If you're reading this, Ellen Page, I'm sorry for inadvertently appearing to invade your privacy. I'm sure that gets old.
I should also apologize for repeating the whole experience on the internet.
Back at the rental again, the boys whiled away our last night with countless marshmallows while my sister and I reflected on the trip. The wide, open space that had spooked us a bit on arrival was now a welcome companion. We filled it with a dancing fire and echoing laughs. In the morning we took care to put back what the kids had moved – as best we could remember – and leave a thank you note for the owner. It struck me as I was signing my name that this is something wholly unique to vacation rentals. Hotels and even boondocking have a common end goal of erasing all signs that anyone has been there. In vacation rentals, there's an intentional connection between the past and the present. It infuses a certain charm into the memories made.
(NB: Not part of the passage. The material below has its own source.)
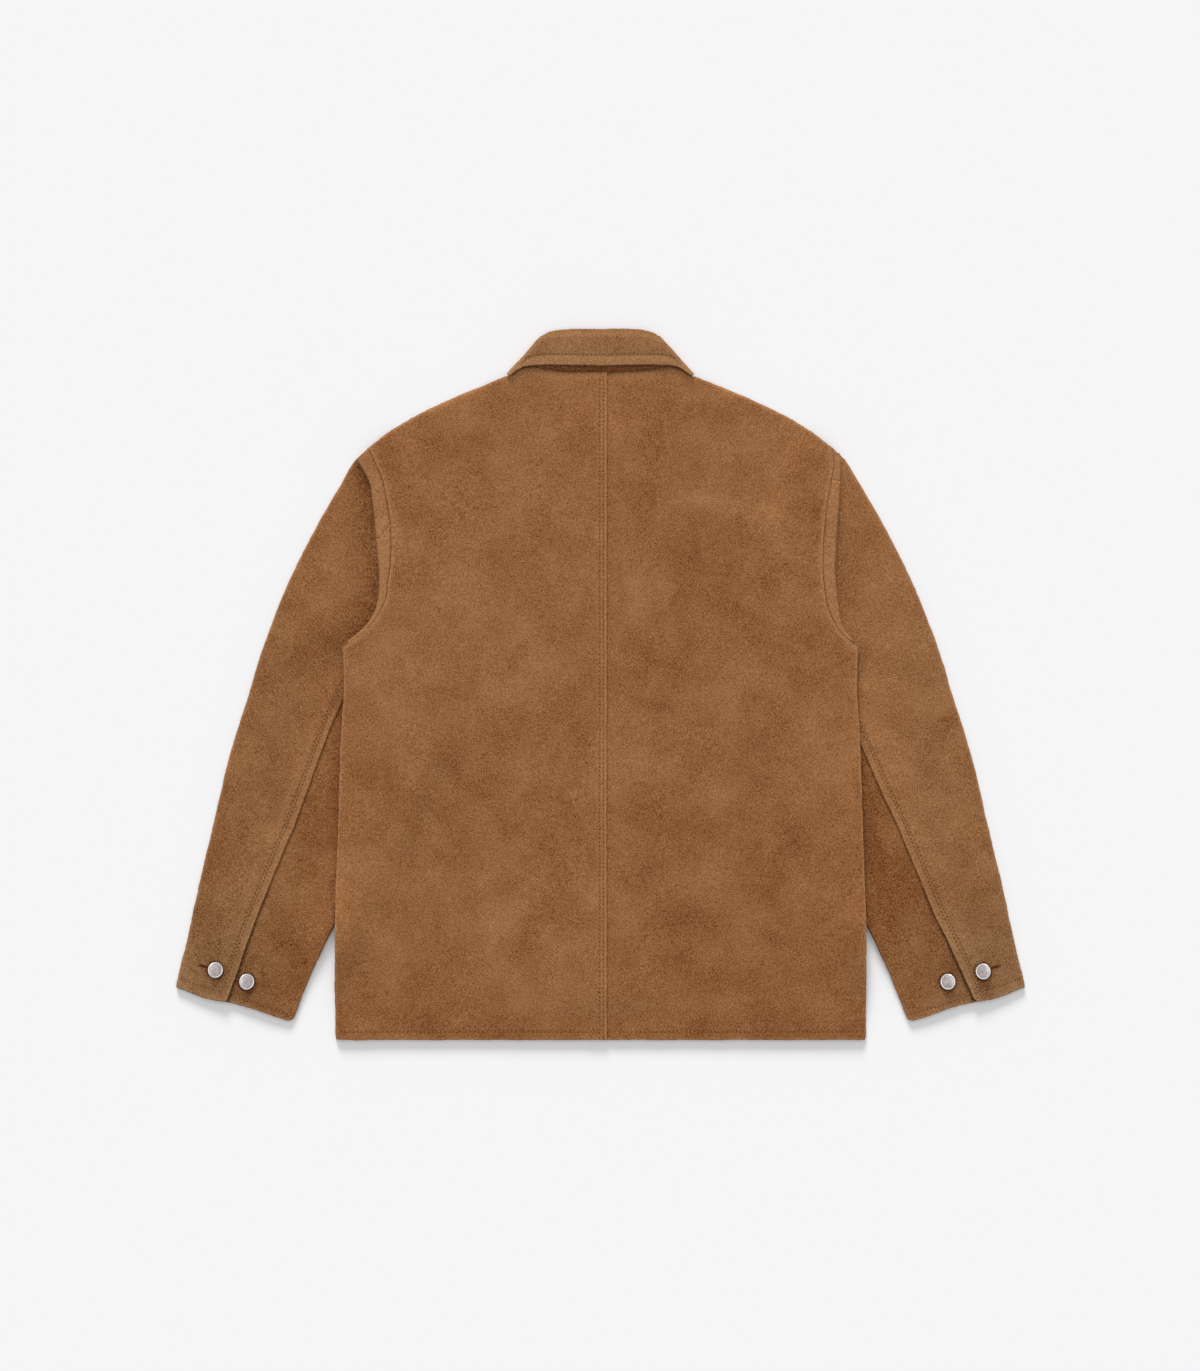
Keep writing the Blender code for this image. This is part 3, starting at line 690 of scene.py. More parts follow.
def back(side):
    """A back panel; the left one laps over the right one at the centre seam."""
    left = side == "left"
    inner_edge = -BACK_LAP_EDGE if left else -BACK_LAP_UNDER
    width = HALF_WIDTH - inner_edge
    columns = spread((0, 0), (24, 14), (width - 8, 84), (width, 8))
    ups = spread((0, 0), (12, 10), (ARMPIT_UP, 138))
    neck = [(inner_edge, NECK_UP)] + BACK_NECK
    plan, s, t = body_panel(side, inner_edge, columns, ups, np.linspace(1, 0, 100), neck, NECK_UP, 0.0)
    side_in, plan[..., 1] = rounded(HALF_WIDTH - plan[..., 0], plan[..., 1], 5.0)
    plan[..., 0] = HALF_WIDTH - side_in
    across, up = plan[..., 0], plan[..., 1]
    hem = hem_share(up) * ease((across - 14) / 6)
    lap = ease((18 - across) / 10) * LAP_STEP
    height = back_height(across, up) + (lap if left else -lap)
    resting = front_height(across, up, side) + WALL / 2 + LAYER_GAP + hem * (HEM_WALL - WALL)
    height = height - hem * (HEM_WALL - WALL) / 2
    drop = np.clip(height - resting - WALL / 2, 0, 3.0)
    height = height - turned_down(across, s, t) * drop
    seam = armhole(side)[0][::6, :2]
    edges = [smooth(SIDE_EDGE, 40), seam, [(0, 0), (HALF_WIDTH, 0)], smooth(SHOULDER_LINE, 20)]
    # Lighter beside these lines: below the collar's free edge it is painted light over the collar's shadow,
    # and at the armhole seam it is partly wear and partly painted light.
    rubbed = [(UNDER_FALL - [0, 4.5], *MARKS["under fall rubbed"]), (seam, *MARKS["armhole rubbed"])]
    if left:
        edges.append([(inner_edge, 0), (inner_edge, NECK_UP)])
        rubbed += [([(-1.5, 0), (-1.5, 720)], *MARKS["centre rubbed"]),
                   ([(-6.0, 0), (-6.0, 720)], *MARKS["centre edge rubbed"])]
    # Painted shadow under the collar's free edge.
    painted_shade_lines = [(UNDER_FALL + [0, 1.5], *MARKS["under fall painted shadow"])]
    return cloth("back_" + side, np.dstack([plan, height]), side, hem, stitches=back_rows(side, 0, 722),
                 worn=edges, rubbed=rubbed, painted_shade_lines=painted_shade_lines)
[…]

That affable, warm vibe that I'd expected from Joshua Tree was deeply reflected in the nature of our approach.
It's an experience I definitely plan to repeat.
In the next few weeks we're tromping around Tahoe and Florida, and Glamping Hub is definitely on the short list for our accommodations! If you've been watching our camping adventures and thinking you may want to test the waters, glamping is a phenomenal way to dip your toe into the “roughing it” lifestyle without having to gear up or get dirty.
Have you ever stayed in a vacation rental? How about a glamping rental?